Indignant about the casual attitude of many experts, he would write terse mails to the authorities about researchers using crude methods to capture the Forest Owlet. He vehemently opposed the Government of Maharashtra’s plans to declare the Forest Owlet as its State Bird in 2011. His strongly held view was that a state bird should be one that could be commonly spotted, so that ordinary people, particularly children, could see and learn about it. It also worried him that declaring the Forest Owlet as the State Bird of Maharashtra would trigger a virtual stampede of tourists and birdwatchers which would add to the disturbance that had already been caused by researchers, whose actions had resulted in the bird abandoning its home in the Nandurbar district.
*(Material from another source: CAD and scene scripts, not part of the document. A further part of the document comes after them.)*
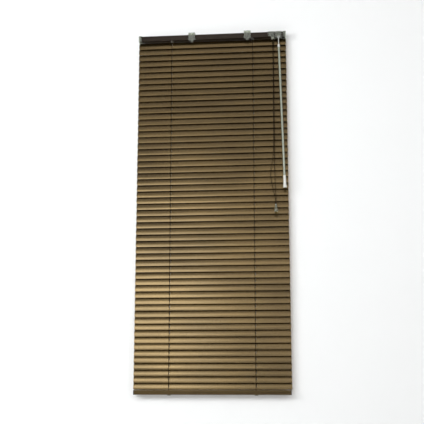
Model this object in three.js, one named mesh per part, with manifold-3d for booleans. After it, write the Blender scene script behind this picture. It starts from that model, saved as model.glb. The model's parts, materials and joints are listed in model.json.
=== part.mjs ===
// A 25 mm aluminium venetian blind, fully lowered with its slats closed.
// Millimetres. X runs along the slats to the right, Y from the room to the window, Z up.
// The origin is midway along the headrail, on the plane of the brackets' top faces.
import * as THREE from 'three';
import { mergeVertices } from 'three/addons/utils/BufferGeometryUtils.js';
import Module from 'manifold-3d';

const wasm = await Module();
wasm.setup();

// ---- Driving dimensions ----
const gap = 0.3; // clearance between pieces that touch
const blindWidth = 520; // over the slats and the end caps
const slatWidth = 25;
const slatThickness = 0.3;
const slatCrown = 1.75;
const slatPitch = 21.5;
const slatCount = 56;
const tiltingSlatCount = 27; // the rest are gathered when the blind is raised, and share one node
const closedAngle = 75; // degrees from level, front edge down
const firstSlatZ = -39.2; // tilt axis of the top slat
const cordSlot = { across: 12, along: 4 };

const ladderX = 143; // each ladder's distance from the middle
const liftCordOffsetX = 1.6; // the lift cord hangs just right of the ladder cords
const ladderRadius = 13.6; // from a slat's tilt axis to its ladder cords
const ladderFrontAngle = 79; // degrees below level at rest, towards the room
const ladderBackAngle = 64.3; // degrees above level at rest, towards the window
const ladderCordRadius = 0.5;
const liftCordRadius = 0.7;

const headrail = { length: 514, width: 25, height: 18, top: -7.5, wall: 0.8, lip: 2.6 };
const rod = { y: 4.5, z: -15, radius: 3 };
const drum = { radius: 6, length: 7, flangeRadius: 6.8, flange: 1 };
const bracket = { width: 24, leftX: -71, rightX: 125, plate: 2.2, wall: 1.6 };
const endCap = { wall: 1.2, depth: 10, rise: 1.5 };

const tilter = { x: 234, width: 22, gearTeeth: 12, gearRadius: 6, wormRadius: 2.5, lean: 40 };
const stem = { radius: 1.2, linkAt: 25.4, end: 29.2, knob: 1.9 }; // distances along the worm's line
const linkRing = { radius: 3.6, wire: 0.55 };
const wandSleeve = { top: -57.8, bottom: -67.3, radius: 3.9 };
const wand = { radius: 3.1, top: -62.1, bottom: -557 };
const wandGrip = { top: -527.5, bottom: -568.5, flare: 6.3 };
const wandLean = 1.5; // degrees to the right, against the hinge's stop

const lock = { x: 209, width: 22, spoutX: 215 };
const clipWall = 1.4; // of the fittings' clips over the headrail's front
const pullCord = { y: -19.2, top: -28, radius: 0.8 };
const tassel = { x: 217, top: -624, bottom: -650, radius: 6.2 };

const innerCordZ = -22.2; // where the lift cords run inside the headrail

const rail = { length: 510, width: 25, height: 15.4, top: -1234.8, wall: 0.8, corner: 3 };

// ---- Materials ----
const finish = (color, roughness, metalness, opacity = 1) =>
  new THREE.MeshStandardMaterial({ color, roughness, metalness, opacity, transparent: opacity < 1 });
const bronze = finish(0x7b6a50, 0.38, 0.75);
const darkBronze = finish(0x3f3022, 0.45, 0.6);
const clearPlastic = finish(0xd8dcd2, 0.2, 0, 0.6);
const whitePlastic = finish(0xe6e6e0, 0.35, 0);
const steel = finish(0x9a9a98, 0.35, 0.9);
const cordBrown = finish(0x2c2118, 0.9, 0);

// ---- Shape helpers ----
const rad = THREE.MathUtils.degToRad;

function toSolid(geometry) {
  const clean = geometry.clone();
  clean.deleteAttribute('normal');
  clean.deleteAttribute('uv');
  const merged = mergeVertices(clean, 1e-4);
  const vertProperties = new Float32Array(merged.attributes.position.array);
  const triVerts = new Uint32Array(merged.index.array);
  return new wasm.Manifold(new wasm.Mesh({ numProp: 3, vertProperties, triVerts }));
}

function toGeometry(solid) {
  const { vertProperties, triVerts } = solid.getMesh();
  const geometry = new THREE.BufferGeometry();
  geometry.setAttribute('position', new THREE.BufferAttribute(vertProperties, 3));
  geometry.setIndex(new THREE.BufferAttribute(triVerts, 1));
  geometry.computeVertexNormals();
  return geometry;
}

const join = (first, ...others) =>
  toGeometry(others.reduce((sum, other) => sum.add(toSolid(other)), toSolid(first)));
const cut = (body, ...tools) =>
  toGeometry(tools.reduce((sum, tool) => sum.subtract(toSolid(tool)), toSolid(body)));

// A box given by its lowest and highest corners.
function block(x0, x1, y0, y1, z0, z1) {
  const geometry = new THREE.BoxGeometry(x1 - x0, y1 - y0, z1 - z0);
  return geometry.translate((x0 + x1) / 2, (y0 + y1) / 2, (z0 + z1) / 2);
}

// A shape drawn in (Y, Z) and drawn out along X from x0 to x1.
function alongX(shape, x0, x1, curveSegments = 4) {
  const settings = { depth: x1 - x0, bevelEnabled: false, curveSegments };
  const turned = new THREE.Matrix4().makeBasis(
    new THREE.Vector3(0, 1, 0), new THREE.Vector3(0, 0, 1), new THREE.Vector3(1, 0, 0));
  return new THREE.ExtrudeGeometry(shape, settings).applyMatrix4(turned).translate(x0, 0, 0);
}

// A shape drawn in (X, Z) and drawn out along Y from y0 to y1.
function alongY(shape, y0, y1, curveSegments = 6) {
  const settings = { depth: y1 - y0, bevelEnabled: false, curveSegments };
  return new THREE.ExtrudeGeometry(shape, settings).rotateX(Math.PI / 2).translate(0, y1, 0);
}

function outline(points) {
  return new THREE.Shape(points.map(([a, b]) => new THREE.Vector2(a, b)));
}

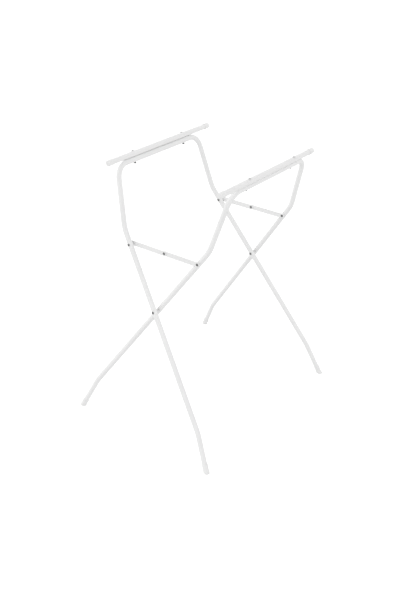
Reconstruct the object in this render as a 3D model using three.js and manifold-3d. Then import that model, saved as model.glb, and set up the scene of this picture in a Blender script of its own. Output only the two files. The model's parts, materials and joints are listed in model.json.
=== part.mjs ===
// Folding stand: two bent tube frames cross like an X, each carries a straight top rail, and two
// jointed strip braces hold them open. Millimetres, +Z up, X across the fold, Y along the rails.
// The stand is unchanged by a half turn about Z, so frame b is frame a turned by 180 degrees.

import * as THREE from "three";
import { mergeVertices } from "three/addons/utils/BufferGeometryUtils.js";
import Module from "manifold-3d";

const wasm = await Module();
wasm.setup();

// Round tube of the two frames and the two rails
const TUBE_RADIUS = 8.4;
const TUBE_WALL = 1.2;
const TUBE_SIDES = 16;
const BORE_SIDES = 12;

// Frame a, seen along the rails: x and z of the tube's centre line, and its half width along Y
const FOOT = { x: 268, z: 0, halfWidth: 349 };
const FOOT_BEND = { x: 216, z: 111, halfWidth: 327 };
const SHOULDER = { x: -149, z: 652, halfWidth: 227 };
const TOP = { x: -197, z: 831, halfWidth: 198 };
const FOOT_BEND_RADIUS = 150;
const SHOULDER_RADIUS = 105;
const CORNER_RADIUS = 47;
const BEND_STEP = THREE.MathUtils.degToRad(11);
const TUBE_END_ABOVE_SOLE = 7;

// Top rail; the two rails stand level with each other, whatever the shift between the frames
const RAIL_LENGTH = 494;
const RAIL_GAP = 0.4;
const RAIL_CAP_RADIUS = 9.5;
const RAIL_CAP_LENGTH = 22;
const RAIL_CAP_END = 2.4;

// Foot cap
const FOOT_CAP_RADIUS = 9.7;
const FOOT_CAP_LENGTH = 27;

// Strip braces, in two layers between the legs of the two frames
const BRACE_Z = 610;
const LINK_WIDTH = 16;
const LINK_THICKNESS = 1.6;
const LINK_GAP = 0.4;
const OUTER_STANDOFF = 12;
const INNER_STANDOFF = 10.4;

// Rivets, bolts and spacers
const SHANK_RADIUS = 2.5;
const RIVET_HEAD_RADIUS = 4.1;
const RIVET_HEAD_HEIGHT = 1.8;
const RIVET_TAIL_RADIUS = 3.9;
const RIVET_TAIL_HEIGHT = 1.5;
const BRACE_SPACER_RADIUS = 4.4;
const PIVOT_SPACER_RADIUS = 4.6;
const BOLT_OFFSET = 121;
const BOLT_RADIUS = 2;
const BOLT_HEAD_RADIUS = 3.8;
const BOLT_HEAD_HEIGHT = 1.8;
const SADDLE_RADIUS = 5;
const SADDLE_TOP = 0.8;
const NUT_ACROSS_FLATS = 7;
const NUT_HEIGHT = 3.2;
const BOLT_PAST_NUT = 1;
const BOLT_TIP_CHAMFER = 0.5;

// Clearances
const CLEARANCE = 0.3;
const HEAD_CLEARANCE = 0.2;
const SADDLE_DEPTH = 2;

// Sizes worked out from the ones above
const FRAME_SHIFT = OUTER_STANDOFF + 2 * LINK_THICKNESS + LINK_GAP + INNER_STANDOFF;
const LEG_RISE = SHOULDER.z - FOOT_BEND.z;
const LEG_RUN = SHOULDER.x - FOOT_BEND.x;
const LEG_LEAN = (FOOT_BEND.halfWidth - SHOULDER.halfWidth) / LEG_RISE;
const PIVOT_Z = FOOT_BEND.z + LEG_RISE * (FOOT_BEND.x / -LEG_RUN);
const SADDLE_CUT_RADIUS = TUBE_RADIUS + CLEARANCE;
const HOLE_RADIUS = SHANK_RADIUS + CLEARANCE;
const BOLT_HOLE_RADIUS = BOLT_RADIUS + CLEARANCE;
const UP = new THREE.Vector3(0, 1, 0);

// Materials

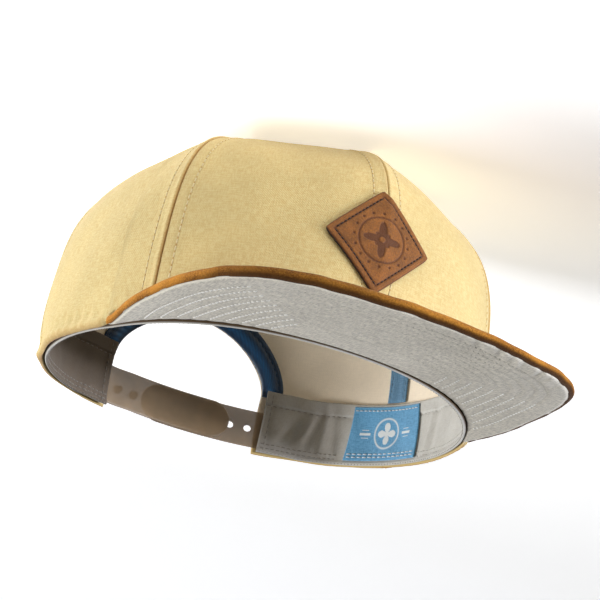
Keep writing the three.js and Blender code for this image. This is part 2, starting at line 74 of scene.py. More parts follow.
# Rim, an oval seen from above, and the crown over it
RIM_HALF_WIDTH = 90.4
RIM_HALF_LENGTH = 98.9
RIM_EGG = -0.046
RIM_SQUARE = 0.107
RIM_FRONT_Z = -3.5
RIM_BACK_RISE = 0.05
RIM_RISE_FROM_Y = -40
RIM_PROBE = 0.5
CROWN_HEIGHT = 103.8
TOP_Y = 15.3
CLOTH = 1.2
LAYER_GAP = 0.6
DOME_ROOT = 0.445
PANEL_PULL_POWER = 2.34
TOP_EASE = 1.45
SEAM_ANGLES = np.array([0, 55.5, 112.5, 180])
SEAM_POWERS = np.array([6.3, 4.85, 4.78, 2.1])
SEAM_BULGES = np.array([0.046, 0.013, 0.039, 0.04])
BACK_ANGLE = 180
PANEL_HOLE_RADIUS = 3.4

# Makes the curve of a bulge, rise times the square of 1 - rise, reach 1 where it is highest
BULGE_SCALE = 27 / 4

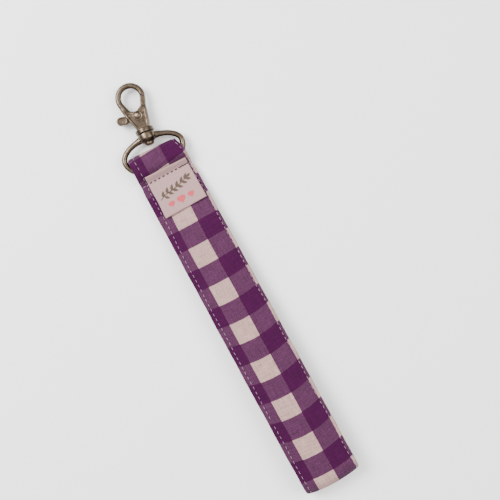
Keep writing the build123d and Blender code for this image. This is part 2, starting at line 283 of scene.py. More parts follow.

Though his main focus remained birds, he was equally knowledgeable about endangered species such as the central Indian wild buffalo population in Bastar, and the hardground barasingha of Kanha. A life member of the Bombay Natural History Society (BNHS), he was awarded the Vasundhara Sanman in 2013 in Amravati for a lifetime devoted to the service of India’s wilds.
Though a diabetic who was compelled to take an insulin shot every day, he never let such matters deter him from his travels to remote areas, even as he began to visibly age. As recently as 2016, he drove his car and continued birding expeditions, against the advice of family and friends. Lad saab also did the Narmada expedition (Parikrama) to study the flora and fauna along the river Narmada.
P. M. Lad lived life to the fullest.
Photo Courtesy: Kishor Rithe
My last telephonic discussion with him was in November 2017 regarding leopard safaris in the Sanjay Gandhi National Park, Mumbai. Within two months, came the demise of this parindo ka masiha (bird messiah), leaving behind a grieving wife, son, and the entire birding fraternity. I respected him the way I did Dr. Sálim Ali.What a unique man he was. In an effort to get him to pen his memoirs, I urged him to write a book to which he replied saying he had no time, adding: “I would prefer to spend more time in birding and conservation directly in the field.”
Now that I think of it, no book could possibly contain the wildness of his spirit.